The programme’s strength lies in its balance of traditional skills and contemporary thinking. Students learn hand-raising, forging and casting alongside CAD modelling and laser cutting. This combination produces practitioners who understand their materials from first principles — a quality that distinguishes Hallam graduates in a field increasingly dominated by digital processes.
Graphic Design and Digital
The graphic design programme has produced notable alumni, though Hallam has never pursued the celebrity culture that attaches to some London design schools. The approach is solid and craft-focused: students are expected to understand typography, layout and production processes before they move into conceptual territory.
In recent years, the programme has expanded into motion graphics, UX design and digital publishing, reflecting the changing demands of the design industry. The Designers Republic’s influence on Sheffield’s graphic design culture is acknowledged but not fetishised — the emphasis is on developing individual voices rather than replicating a house style.
The City as Campus
What distinguishes Hallam’s design education is the city that surrounds it. Sheffield’s galleries, maker spaces and creative businesses provide a context that is difficult to replicate in a university building. Students exhibit at Site Gallery, collaborate with makers at Portland Works, and engage with Sheffield’s Design Week programme.

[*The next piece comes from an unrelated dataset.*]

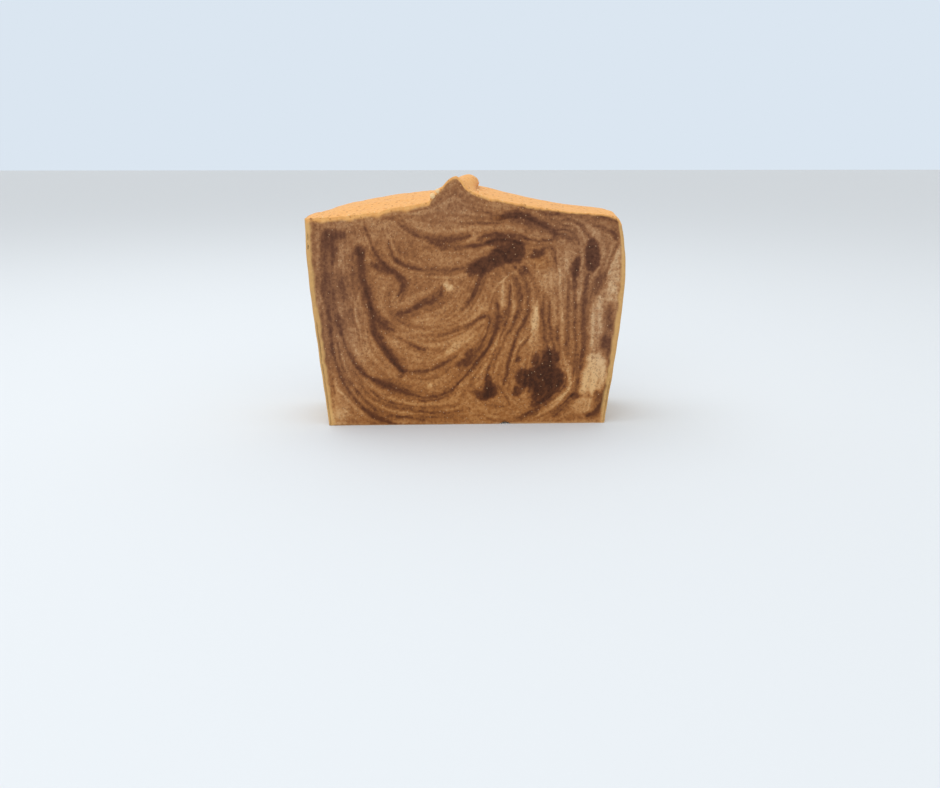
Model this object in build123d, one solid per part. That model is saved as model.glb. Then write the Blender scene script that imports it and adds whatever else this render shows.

This porosity between university and city means that graduates are not entering the creative economy cold. They have already exhibited, collaborated and — in many cases — sold work before they complete their degrees. The transition from student to practitioner is smoother in Sheffield than in cities where the creative scene is less accessible.
Graduate Retention
One of Hallam’s quiet successes is its graduate retention rate. A significant proportion of creative graduates choose to stay in Sheffield, drawn by affordable studio space, an established maker community and a quality of life that larger cities struggle to match. This retention creates a virtuous cycle: each cohort of graduates strengthens the creative community that attracts the next.
The Sheffield Hallam events during Design Week consistently showcased this emerging talent, connecting students and recent graduates with the wider design community. It is this kind of institutional support — modest, practical, consistent — that sustains a creative city over time.
Industry Connections
Sheffield Hallam’s design programmes maintain strong connections with industry, both locally and nationally. Live briefs from commercial clients, placement years in professional studios, and visiting lecturers from leading design practices give students exposure to the realities of professional practice before they graduate.
Locally, these industry connections feed the virtuous cycle that sustains Sheffield’s creative economy. Businesses in the city hire Hallam graduates and, in turn, contribute to the university’s teaching programme. Design studios at Electric Works and across the city regularly take Hallam placement students, several of whom go on to permanent roles after graduating.
The relationship between university and city also operates at an institutional level. Hallam has been a significant presence in Sheffield Design Week from the festival’s earliest years, contributing exhibitions, talks and workshops that connected academic research with public engagement. The Design for Dementia programme was a particularly effective example of this kind of knowledge exchange — taking research from the laboratory into the public domain.
For prospective students considering where to study design in the UK, Sheffield Hallam offers a proposition that is distinct from the London schools. The teaching is rigorous and practically focused. The city provides affordable living and a supportive creative community. And the graduate outcomes — in terms of employment rates and the quality of professional practices established by alumni — demonstrate that a Sheffield design education translates into sustainable creative careers.
The relationship between the university and the wider Sheffield creative community is perhaps best understood through the annual degree show. This event, held each summer at the Sheffield Institute of Arts, functions as both an academic assessment and a public exhibition. Local businesses attend to scout talent. Established practitioners come to see what the next generation is producing. And the students themselves gain experience of presenting their work to a critical audience outside the university. It is a moment when the boundary between education and professional practice dissolves entirely — and it consistently produces surprises. The quality of work at recent degree shows suggests that Sheffield Hallam’s quiet, practical approach to design education continues to produce graduates who are ready to contribute to the creative economy from the day they leave.